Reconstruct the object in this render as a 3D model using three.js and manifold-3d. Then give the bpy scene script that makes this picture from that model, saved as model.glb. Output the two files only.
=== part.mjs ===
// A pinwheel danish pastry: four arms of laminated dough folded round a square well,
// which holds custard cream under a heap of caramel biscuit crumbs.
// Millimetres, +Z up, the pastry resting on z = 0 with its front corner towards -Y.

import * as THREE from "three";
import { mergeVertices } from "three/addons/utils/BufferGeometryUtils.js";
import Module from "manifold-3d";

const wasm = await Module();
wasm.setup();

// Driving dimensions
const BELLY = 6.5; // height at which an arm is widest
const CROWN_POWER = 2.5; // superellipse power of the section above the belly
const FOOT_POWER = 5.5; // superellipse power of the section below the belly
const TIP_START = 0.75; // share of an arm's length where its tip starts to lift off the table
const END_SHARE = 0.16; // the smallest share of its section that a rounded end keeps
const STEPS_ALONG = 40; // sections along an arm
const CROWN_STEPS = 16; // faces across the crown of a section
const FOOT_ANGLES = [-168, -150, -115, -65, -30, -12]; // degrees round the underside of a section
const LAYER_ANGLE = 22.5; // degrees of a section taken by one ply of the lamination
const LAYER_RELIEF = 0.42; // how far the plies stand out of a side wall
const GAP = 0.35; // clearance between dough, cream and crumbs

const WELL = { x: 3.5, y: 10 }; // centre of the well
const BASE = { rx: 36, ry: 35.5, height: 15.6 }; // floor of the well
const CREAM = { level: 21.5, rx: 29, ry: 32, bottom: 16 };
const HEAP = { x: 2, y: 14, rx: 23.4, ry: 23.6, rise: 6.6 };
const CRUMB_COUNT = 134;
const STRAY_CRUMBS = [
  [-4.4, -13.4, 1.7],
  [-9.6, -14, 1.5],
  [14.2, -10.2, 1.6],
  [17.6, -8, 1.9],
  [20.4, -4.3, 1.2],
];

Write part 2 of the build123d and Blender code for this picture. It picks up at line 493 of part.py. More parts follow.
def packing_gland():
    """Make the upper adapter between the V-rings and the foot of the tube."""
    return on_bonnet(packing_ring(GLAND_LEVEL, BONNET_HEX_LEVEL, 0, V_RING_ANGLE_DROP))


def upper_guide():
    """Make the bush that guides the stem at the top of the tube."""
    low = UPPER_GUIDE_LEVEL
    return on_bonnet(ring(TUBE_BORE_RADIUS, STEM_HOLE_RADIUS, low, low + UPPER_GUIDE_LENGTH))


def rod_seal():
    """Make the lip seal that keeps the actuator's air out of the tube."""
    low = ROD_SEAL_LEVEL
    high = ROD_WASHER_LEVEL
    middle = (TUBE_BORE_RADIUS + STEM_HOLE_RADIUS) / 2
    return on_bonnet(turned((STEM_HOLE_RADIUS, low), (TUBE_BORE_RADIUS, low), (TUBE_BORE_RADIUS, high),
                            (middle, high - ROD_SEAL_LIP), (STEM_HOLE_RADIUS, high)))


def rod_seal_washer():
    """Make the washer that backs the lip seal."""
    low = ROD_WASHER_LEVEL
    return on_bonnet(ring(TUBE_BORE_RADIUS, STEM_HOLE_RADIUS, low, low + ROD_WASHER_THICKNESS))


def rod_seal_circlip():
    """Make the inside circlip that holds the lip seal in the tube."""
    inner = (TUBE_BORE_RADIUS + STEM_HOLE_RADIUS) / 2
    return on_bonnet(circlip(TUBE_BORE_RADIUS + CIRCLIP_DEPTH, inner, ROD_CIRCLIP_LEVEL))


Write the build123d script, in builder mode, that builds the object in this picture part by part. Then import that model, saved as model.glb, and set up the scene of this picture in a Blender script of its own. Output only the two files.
- - - - - - -
**WORK TO BE COMPLETED**
Repeat exactly the lines from the one containing "Write part 2" to the one containing "BONNET_HEX_LEVEL, 0, V_RING_ANGLE_DROP))", both lines included, and nothing else.

**IN RESPONSE**
Write part 2 of the build123d and Blender code for this picture. It picks up at line 493 of part.py. More parts follow.
def packing_gland():
    """Make the upper adapter between the V-rings and the foot of the tube."""
    return on_bonnet(packing_ring(GLAND_LEVEL, BONNET_HEX_LEVEL, 0, V_RING_ANGLE_DROP))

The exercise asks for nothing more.